**YOUR GOAL**: Output the records exactly. Include every line.

[Modeling code records]

____________

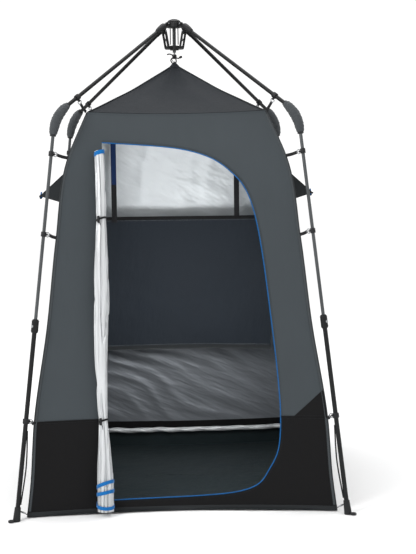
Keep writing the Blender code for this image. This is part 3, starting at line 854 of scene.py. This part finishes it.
# %% Floor quarters
for corner, azimuth in AZIMUTH.items():
    middle, far = smooth(MIDDLE_LINE, 0) - 0.0022, smooth(CORNER_LINE, 0) - 0.005

    def floor_point(u, v):
        x = (middle + (far - middle) * v) * u
        y = (middle + (far - middle) * u) * v
        low = 0.0022 + 0.0035 * max(0, noise.noise(Vector((u * 3.0 + azimuth, v * 2.0, 1.5))))
        rim = 0.007 * max(u, v) ** 24
        return Vector((x, -y, low + rim))

    quarter = grid("floor_quarter", floor_point, 36, 36, FLOOR)
    quarter = bake(thicken(quarter, 0.0010))
    quarter.name = f"cloth_floor_{corner}"
    quarter.data.transform(Matrix.Rotation(math.radians(azimuth), 4, "Z"))
    declare_sheet(quarter, 0.70, 0.70)
    replace_node(quarter, f"floor_{corner}")
    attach(quarter, f"floor_{corner}")
    sx, sy = CORNERS[corner]
    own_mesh(quarter)
print("floor laid in four quarters")

# %% [markdown]
# ## Inside: hanging panel, straps and the rear roll
# A dark panel hangs on two straps in front of the rear wall and screens a dry corner. It is one
# soft cloth in two halves, slack enough to show upright folds. A silver cloth is rolled up
# along the foot of the rear wall, twisted like a towel.

# %% Panel halves with hems
PANEL_Y, PANEL_HALF, PANEL_LOW_Z, PANEL_HIGH_Z = 0.39, 0.50, 0.59, 1.30
STRAP_X = 0.324


def panel_point(x, z, out=0.0):
    slack = (PANEL_HIGH_Z - z) / (PANEL_HIGH_Z - PANEL_LOW_Z)
    folds = 0.0035 * slack * math.sin(14 * x) + 0.006 * noise.noise(Vector((x * 4, z * 5, 2.0)))
    folds += 0.0028 * noise.noise(Vector((x * 5 + z * 9, z * 3 - x * 2, 6.0)))
    dip = 0.010 * (abs(x) / PANEL_HALF) ** 2 * slack
    return Vector((x, PANEL_Y + folds - out, z - dip))


for corner, sign in (("rl", -1), ("rr", 1)):
    def half_panel(u, v):
        x = sign * PANEL_HALF * (u if sign > 0 else 1 - u)
        return panel_point(x, PANEL_LOW_Z + (PANEL_HIGH_Z - PANEL_LOW_Z) * v)

    panel = bake(thicken(grid("panel", half_panel, 60, 90, NAVY)))
    panel.name = f"cloth_panel_{corner}"
    declare_sheet(panel, 0.50, 0.72)
    replace_node(panel, f"hanging_panel_{corner}")
    xs = [sign * (PANEL_HALF - 0.003) * k / 40 for k in range(41)]
    parts = []
    for z, width, material in ((PANEL_LOW_Z + 0.011, 0.022, BINDING),
                               (PANEL_HIGH_Z - 0.009, 0.018, MUD)):
        line = [panel_point(x, z, 0.0016) for x in xs]
        parts.append(sweep("panel_hem", line, flat_section(0.0012, width), material))
    for z in (PANEL_LOW_Z + 0.003, PANEL_LOW_Z + 0.026, PANEL_HIGH_Z - 0.021):
        parts.append(along_curve("panel_stitches", [panel_point(x, z, 0.0026) for x in xs],
                                 STITCHES))
    gather(panel, corner)
    gather(join(f"panel_hems_{corner}", parts), corner)

    x, top = sign * STRAP_X, WALL_TOP_Z - 0.006
    strip = [Vector((x, PANEL_Y - 0.001, z)) for z in np.linspace(PANEL_HIGH_Z - 0.03, top, 12)]
    band = sweep("strap", strip, flat_section(0.028, 0.0016), STRAP, up=(0, -1, 0))
    parts = [band]
    if sign < 0:
        upper = [p + Vector((0, -0.0012, 0)) for p in strip if p.z > 1.42]
        parts.append(sweep("strap_navy", upper, flat_section(0.0278, 0.0009), NAVY_STRAP,
                           up=(0, -1, 0)))
    for dx in (-0.011, 0.011):
        line = [Vector((x + dx, PANEL_Y - 0.0026, z)) for z in (PANEL_HIGH_Z - 0.028, top)]
        parts.append(along_curve("strap_stitches", line, DARK_STITCHES))
    strap = join(f"panel_strap_webbing_{corner}", parts)
    replace_node(strap, f"panel_strap_{corner}")
    gather(strap, corner)

    def roll_section(t):
        turns = 16 * math.pi * t * 0.63
        return [(0.0128 * (1 + 0.10 * math.sin(3 * a + turns)) * math.cos(a),
                 0.0128 * (1 + 0.10 * math.sin(3 * a + turns)) * math.sin(a))
                for a in (2 * math.pi * k / 20 for k in range(20))]

    line = []
    for across in np.linspace(0.0, 0.93, 60):
        spot = wall_point(across, 0.10)
        wobble = 0.0030 * noise.noise(Vector((across * 9, sign * across, 4.0)))
        line.append(Vector((sign * spot.x, -spot.y - 0.0215 + wobble, 0.10 + wobble)))
    roll = sweep(f"rear_cloth_roll_{corner}", line, roll_section, ROLL)
    replace_node(roll, f"rear_roll_{corner}")
    gather(roll, corner)
print("panel, straps and rear roll in place")

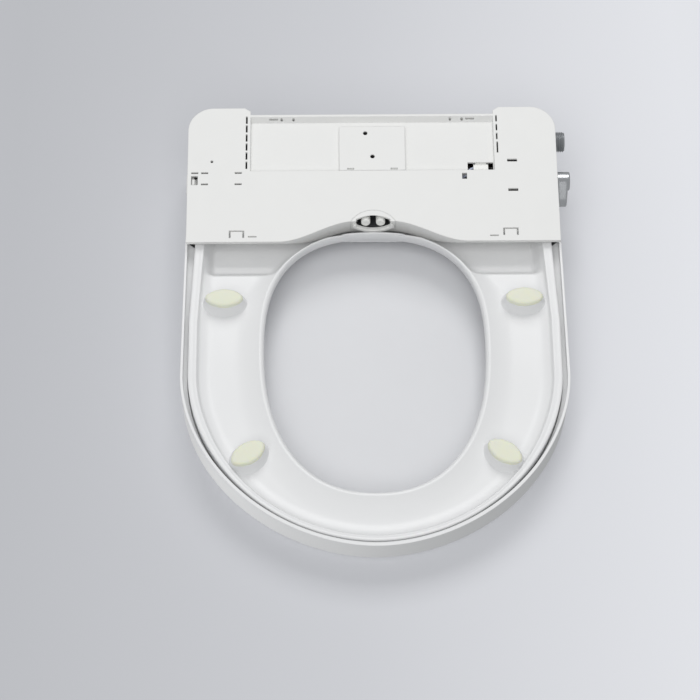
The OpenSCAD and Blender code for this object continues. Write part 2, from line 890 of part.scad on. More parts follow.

____________

**TASK OUTPUT**:
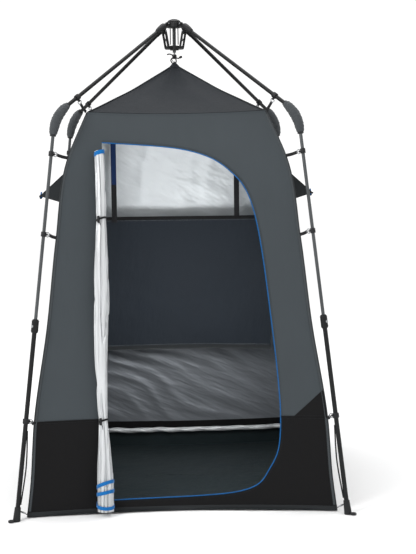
Keep writing the Blender code for this image. This is part 3, starting at line 854 of scene.py. This part finishes it.
# %% Floor quarters
for corner, azimuth in AZIMUTH.items():
    middle, far = smooth(MIDDLE_LINE, 0) - 0.0022, smooth(CORNER_LINE, 0) - 0.005

    def floor_point(u, v):
        x = (middle + (far - middle) * v) * u
        y = (middle + (far - middle) * u) * v
        low = 0.0022 + 0.0035 * max(0, noise.noise(Vector((u * 3.0 + azimuth, v * 2.0, 1.5))))
        rim = 0.007 * max(u, v) ** 24
        return Vector((x, -y, low + rim))

    quarter = grid("floor_quarter", floor_point, 36, 36, FLOOR)
    quarter = bake(thicken(quarter, 0.0010))
    quarter.name = f"cloth_floor_{corner}"
    quarter.data.transform(Matrix.Rotation(math.radians(azimuth), 4, "Z"))
    declare_sheet(quarter, 0.70, 0.70)
    replace_node(quarter, f"floor_{corner}")
    attach(quarter, f"floor_{corner}")
    sx, sy = CORNERS[corner]
    own_mesh(quarter)
print("floor laid in four quarters")

# %% [markdown]
# ## Inside: hanging panel, straps and the rear roll
# A dark panel hangs on two straps in front of the rear wall and screens a dry corner. It is one
# soft cloth in two halves, slack enough to show upright folds. A silver cloth is rolled up
# along the foot of the rear wall, twisted like a towel.

# %% Panel halves with hems
PANEL_Y, PANEL_HALF, PANEL_LOW_Z, PANEL_HIGH_Z = 0.39, 0.50, 0.59, 1.30
STRAP_X = 0.324


def panel_point(x, z, out=0.0):
    slack = (PANEL_HIGH_Z - z) / (PANEL_HIGH_Z - PANEL_LOW_Z)
    folds = 0.0035 * slack * math.sin(14 * x) + 0.006 * noise.noise(Vector((x * 4, z * 5, 2.0)))
    folds += 0.0028 * noise.noise(Vector((x * 5 + z * 9, z * 3 - x * 2, 6.0)))
    dip = 0.010 * (abs(x) / PANEL_HALF) ** 2 * slack
    return Vector((x, PANEL_Y + folds - out, z - dip))


for corner, sign in (("rl", -1), ("rr", 1)):
    def half_panel(u, v):
        x = sign * PANEL_HALF * (u if sign > 0 else 1 - u)
        return panel_point(x, PANEL_LOW_Z + (PANEL_HIGH_Z - PANEL_LOW_Z) * v)

    panel = bake(thicken(grid("panel", half_panel, 60, 90, NAVY)))
    panel.name = f"cloth_panel_{corner}"
    declare_sheet(panel, 0.50, 0.72)
    replace_node(panel, f"hanging_panel_{corner}")
    xs = [sign * (PANEL_HALF - 0.003) * k / 40 for k in range(41)]
    parts = []
    for z, width, material in ((PANEL_LOW_Z + 0.011, 0.022, BINDING),
                               (PANEL_HIGH_Z - 0.009, 0.018, MUD)):
        line = [panel_point(x, z, 0.0016) for x in xs]
        parts.append(sweep("panel_hem", line, flat_section(0.0012, width), material))
    for z in (PANEL_LOW_Z + 0.003, PANEL_LOW_Z + 0.026, PANEL_HIGH_Z - 0.021):
        parts.append(along_curve("panel_stitches", [panel_point(x, z, 0.0026) for x in xs],
                                 STITCHES))
    gather(panel, corner)
    gather(join(f"panel_hems_{corner}", parts), corner)

    x, top = sign * STRAP_X, WALL_TOP_Z - 0.006
    strip = [Vector((x, PANEL_Y - 0.001, z)) for z in np.linspace(PANEL_HIGH_Z - 0.03, top, 12)]
    band = sweep("strap", strip, flat_section(0.028, 0.0016), STRAP, up=(0, -1, 0))
    parts = [band]
    if sign < 0:
        upper = [p + Vector((0, -0.0012, 0)) for p in strip if p.z > 1.42]
        parts.append(sweep("strap_navy", upper, flat_section(0.0278, 0.0009), NAVY_STRAP,
                           up=(0, -1, 0)))
    for dx in (-0.011, 0.011):
        line = [Vector((x + dx, PANEL_Y - 0.0026, z)) for z in (PANEL_HIGH_Z - 0.028, top)]
        parts.append(along_curve("strap_stitches", line, DARK_STITCHES))
    strap = join(f"panel_strap_webbing_{corner}", parts)
    replace_node(strap, f"panel_strap_{corner}")
    gather(strap, corner)

    def roll_section(t):
        turns = 16 * math.pi * t * 0.63
        return [(0.0128 * (1 + 0.10 * math.sin(3 * a + turns)) * math.cos(a),
                 0.0128 * (1 + 0.10 * math.sin(3 * a + turns)) * math.sin(a))
                for a in (2 * math.pi * k / 20 for k in range(20))]

    line = []
    for across in np.linspace(0.0, 0.93, 60):
        spot = wall_point(across, 0.10)
        wobble = 0.0030 * noise.noise(Vector((across * 9, sign * across, 4.0)))
        line.append(Vector((sign * spot.x, -spot.y - 0.0215 + wobble, 0.10 + wobble)))
    roll = sweep(f"rear_cloth_roll_{corner}", line, roll_section, ROLL)
    replace_node(roll, f"rear_roll_{corner}")
    gather(roll, corner)
print("panel, straps and rear roll in place")

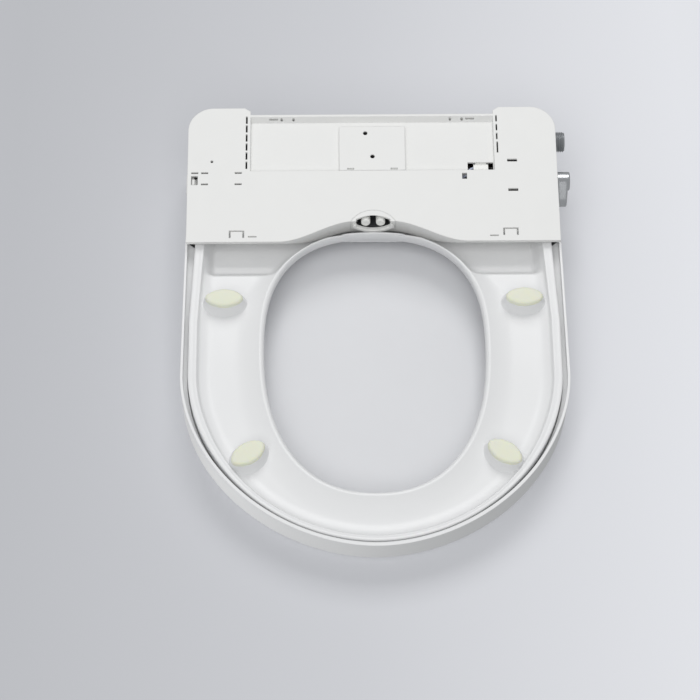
The OpenSCAD and Blender code for this object continues. Write part 2, from line 890 of part.scad on. More parts follow.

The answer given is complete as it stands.